Inflation’s Architect: Kamala Harris and the 21% Grocery Price Hike
Inflation is the gift that keeps on giving—if you’re in the business of writing headlines, that is. For everyone else, especially those navigating the grocery aisles, it’s an unwelcome houseguest that refuses to leave.
And who, you might ask, sent out the invite? Enter Kamala Harris, the vice president who finds herself now inextricably linked to a price surge that’s been as predictable as it’s been painful.
Let’s start with the facts. Under the Biden-Harris administration, grocery prices—the kind of inflation Americans say is hurting the most—have soared by over 21 percent. Overall prices are up 20.2 percent.

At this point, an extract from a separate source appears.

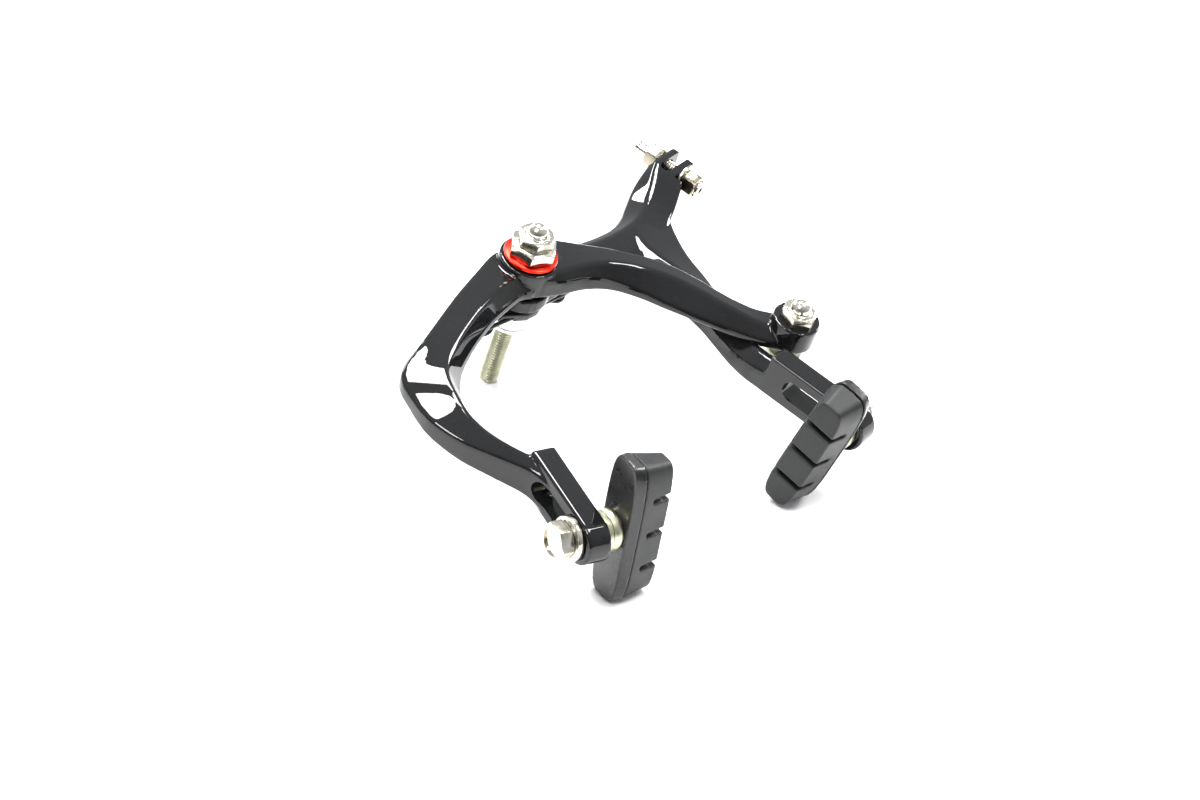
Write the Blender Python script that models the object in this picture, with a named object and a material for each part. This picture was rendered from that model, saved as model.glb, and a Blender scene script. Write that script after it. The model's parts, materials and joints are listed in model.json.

Not exactly the kind of record you want to boast about when you’re the presumptive Democratic nominee for president. But before we dive into the specifics, let’s remember that inflation is a bit like a forest fire—easily ignited, especially when you’re throwing around trillions of dollars like confetti at a victory parade.

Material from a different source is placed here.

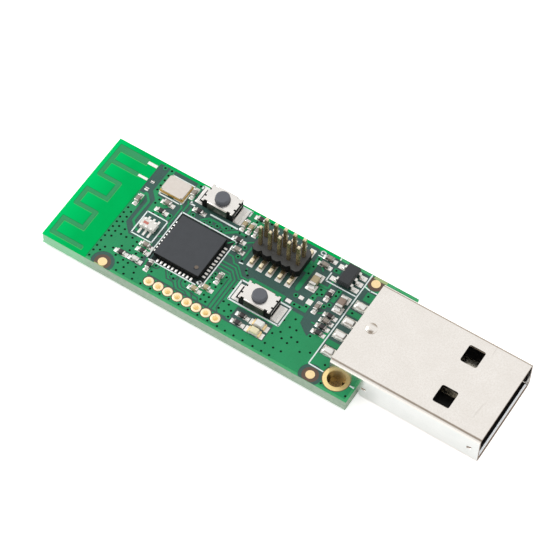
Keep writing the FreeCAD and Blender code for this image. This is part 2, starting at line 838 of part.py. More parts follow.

Harris, of course, was right there in the thick of it, casting tie-breaking votes in the Senate for some of the most ambitious—and let’s face it, inflationary—spending bills in recent history. The American Rescue Plan, that $1.9 trillion behemoth, was touted as a lifeline for a struggling nation. What it became, instead, was the accelerant for an inflationary blaze that’s been impossible to extinguish.

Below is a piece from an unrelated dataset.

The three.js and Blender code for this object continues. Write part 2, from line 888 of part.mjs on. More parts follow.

Vice President Kamala Harris watches as President Joe Biden signs into law the “American Rescue Plan Act of 2021” on March 11, 2021, in the Oval Office. (Official White House Photo by Adam Schultz via Flickr)
The Biden administration, with Harris as its loyal lieutenant, was quick to spend but slow to consider the consequences. Sure, there were plenty of global factors—supply chain disruptions, a war in Ukraine, the pandemic’s long tail, labor shortages—but let’s not kid ourselves. The inflation we’re seeing today didn’t just happen. It was, in many ways, engineered.
The usual litany of exculpatory explanations for inflation are especially unpersuasive when it comes to food inflation. The U.S. produces somewhere in the neighborhood of 85 percent of food consumed domestically. We are largely self-sufficient when it comes to food production, particularly for staples like grains, meats, and dairy. Our biggest sources for imported food—Mexico and Canada—were not especially disrupted by the pandemic or what Biden and Harris call “Putin’s price hikes.”
What makes this all the more remarkable is the administration’s apparent surprise at the whole affair. Did they really think you could pump trillions into an economy already heating up and not get burned? Harris’s role in all this is, to put it mildly, significant. She wasn’t just a bystander; she was a participant, an enabler, even a cheerleader.
Harris: An Inflation President-in-Waiting
Now, as Harris hits the campaign trail, she’s talking tough on price gouging and promising relief. But it’s hard to take these pledges seriously when they come from someone who was instrumental in creating the very conditions that led to today’s inflationary woes.